In these words our apostle directs them how to carry themselves towards those wicked apostates and heretical seducers, that deny the gospel, or any essential part of Christianity; by no means to give any countenance or encouragement to them, or to hold any familiarity or communion with them, nor to entertain them, nor so much as courteously to salute them, but, by showing them disrespect, manifest a dislike and disapproving of their errors. This form of interdict, Bid him not God speed, seems to be an imitation of the Jewish practice towards excommunicated persons, who were not only excluded from all commerce, but also from all kind of common civilities, and ordinary salutation.

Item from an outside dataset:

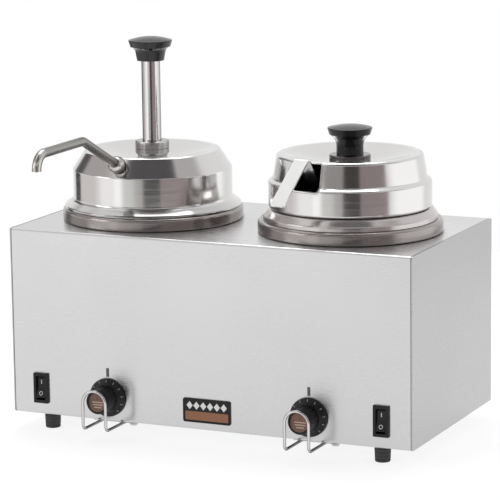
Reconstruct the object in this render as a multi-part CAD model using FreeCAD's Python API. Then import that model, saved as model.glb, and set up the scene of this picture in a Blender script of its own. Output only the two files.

Learn hence, That even civil courtesy, and common respect, is not, ought not, to be paid to those that seduce others, or attempt to seduce us, from the Christian faith.
Here our apostle concludes his epistle with an apology for the brevity of it, declaring, that he hoped to come shortly to them, and see them.
And though he had many things to write, yet all things were not fit to be written: but, besides, a lively voice affects more than a written letter and he hoped that they should be filled with mutual joy at the sight of, and converse with, each other. Presence of friends, and familiar converse with each other, is preferable to all writing to each other.
By the children of the Elect Sister, some again understand the members of another church, who now sent salutations to them.
The concluding word, Amen, imports his sincerity in what he had written to them, and his hearty wishes for the happiness and welfare of them.